The invention relates to the field of voltage source converters, such as multilevel converters. Voltage source converters (VSC) have changed power transmission and distribution and using power electronics including semiconductor switching elements that can be turned off, such as IGBTs (Insulated Gate Bipolar Transistors) have found great use for DC transmission, reactive power compensation, control of active as well as reactive power, being able to create AC voltage out of DC voltage by means of switching control, and for converting AC to DC etcetera.
The multilevel converter technique, employing switching cells having respective energy storage elements for providing many voltage levels, wherein each voltage level being individually switched, can be used to compensate for example for reactive power in AC transmission networks.
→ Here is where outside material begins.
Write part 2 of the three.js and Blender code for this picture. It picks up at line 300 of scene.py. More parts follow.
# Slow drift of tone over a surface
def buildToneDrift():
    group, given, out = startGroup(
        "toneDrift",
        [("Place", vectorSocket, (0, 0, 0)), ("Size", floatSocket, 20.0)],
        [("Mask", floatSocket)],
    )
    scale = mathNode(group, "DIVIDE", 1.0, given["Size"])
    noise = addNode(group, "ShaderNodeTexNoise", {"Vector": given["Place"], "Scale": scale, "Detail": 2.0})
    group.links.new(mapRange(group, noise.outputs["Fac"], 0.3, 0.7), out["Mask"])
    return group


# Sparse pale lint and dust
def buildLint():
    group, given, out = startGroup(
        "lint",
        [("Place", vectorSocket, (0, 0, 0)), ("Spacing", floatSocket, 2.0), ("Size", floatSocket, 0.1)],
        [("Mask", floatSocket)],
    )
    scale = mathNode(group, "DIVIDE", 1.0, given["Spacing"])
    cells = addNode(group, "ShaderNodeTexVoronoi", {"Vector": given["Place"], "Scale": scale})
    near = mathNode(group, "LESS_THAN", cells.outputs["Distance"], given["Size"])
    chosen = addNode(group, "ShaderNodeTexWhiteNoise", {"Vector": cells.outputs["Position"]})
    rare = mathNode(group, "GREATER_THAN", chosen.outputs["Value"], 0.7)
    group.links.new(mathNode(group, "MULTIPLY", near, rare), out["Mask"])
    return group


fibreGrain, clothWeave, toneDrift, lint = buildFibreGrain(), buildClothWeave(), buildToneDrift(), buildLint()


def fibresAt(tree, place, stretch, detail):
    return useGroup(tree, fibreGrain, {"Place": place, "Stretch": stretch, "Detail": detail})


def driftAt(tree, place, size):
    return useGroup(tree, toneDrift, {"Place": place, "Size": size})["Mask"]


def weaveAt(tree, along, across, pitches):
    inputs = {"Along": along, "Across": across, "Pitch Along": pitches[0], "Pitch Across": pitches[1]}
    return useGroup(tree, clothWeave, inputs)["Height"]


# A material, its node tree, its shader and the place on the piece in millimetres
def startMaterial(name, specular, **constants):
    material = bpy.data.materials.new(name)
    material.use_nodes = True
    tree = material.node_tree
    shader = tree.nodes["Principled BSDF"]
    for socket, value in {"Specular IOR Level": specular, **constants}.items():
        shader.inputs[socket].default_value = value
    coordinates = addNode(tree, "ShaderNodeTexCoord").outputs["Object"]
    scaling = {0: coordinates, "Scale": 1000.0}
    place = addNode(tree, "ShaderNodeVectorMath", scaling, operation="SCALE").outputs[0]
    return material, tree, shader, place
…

Often, the energy storage elements used consists of capacitors but may also be batteries.
The chain link H-bridge is a successful topology in the market and it is provided by several manufacturers. The H-bridge cells can be comparably simple and are suitable for being provided as modules, which helps to keep the costs of the construction down. Since the number of modules or switching cells is proportional to the AC voltage the system is easily scalable. Several variants of the chain-link topology exist, such as wye- or delta-connected H-bridge, and wye-connected M2LC.
FIG. 9 is a simplified example of a multilevel H-bridge converter according to the prior art, which converter is wye connected. The multilevel converter arrangement comprising three phase legs 10, 20, 30, each having a connection 15, 25, 35, respectively, adapted for connecting the converter arrangement to a respective phase A, B, C of a three-phase AC power transmissions grid, which transmission grid connection 15, 25, 35 is provided at a first end of each phase leg 10, 20, 30. A coil 13, 23, 33 is arranged at the transmission grid connections to smoothen the wave forms created by the converter. At the second end of each phase leg 10, 20, 30, the phase legs 10, 20, 30 are interconnected in the wye connection. Each phase leg 10, 20, 30 comprises a number of series connected switching cells 11A-n, 21A-n, and 31A-n. Each switching cell 11A-n, 21A-n, and 31A-n comprises an energy storage element 12A-n, 22A-n, 32A-n in the form of a capacitor. Each switching cell 11A-n, 21A-n, and 31A-n of the phase legs 10, 20, 30 are provided as modules of the same type as every other switching cell 11A-n, 21A-n, 31A-n; having the same bridge topology, the same type of capacitor and the same type of semiconductor switches. The multilevel converter also includes a controller 50 arranged for monitoring currents and voltages and controlling switching of the switching cells 11A-n, 21A-n, 31A-n. The controller 50 is provided to control the switching cells 11A-n, 21A-n, 31A-n to adjust the active and reactive power in a transmission line or grid. The controller 50 controls the switching cells 11A-n, 21A-n, 31A-n for control periods at a switching frequency that is substantially higher than the transmission grid frequency. Each phase voltage is adjusted for each control period, wherein the phase voltage is adjusted in accordance with a voltage reference signal that the converter receives as input from an outer controller provided in the transmission grid. The phase legs 10, 20, 30 may become unbalanced such that the voltages of some, or all, of the capacitors (energy storage elements 12A-n, 21A-n and 31A-n) deviate from the desired nominal cell voltages.
Cost and losses for such and similar converters are related to the total silicon area used in the converter. The silicon area is dependent on the voltage and current rating. A problem that may arise is that voltages over individual energy storage elements become too large or too low. Also, the total voltage available in the cells of a phase leg may for example become too low. For normal operation of the converter in industrial applications the designer must take into account the unbalance in the three-phase load. Unbalanced loads produce negative sequence currents that need to be compensated by the converter. To counteract the effect of these currents the total number of series connected cells will have too be large enough to compensate for the unbalanced condition due to the zero sequence voltage that needs to be injected. This has lead to the need for over-rated converters, wherein a number of extra switching cells has to be included in the phase legs for redundancy.
Using more switching cells is disadvantageous since the extra switching cells add to the costs of the converters and add losses during use of the converters.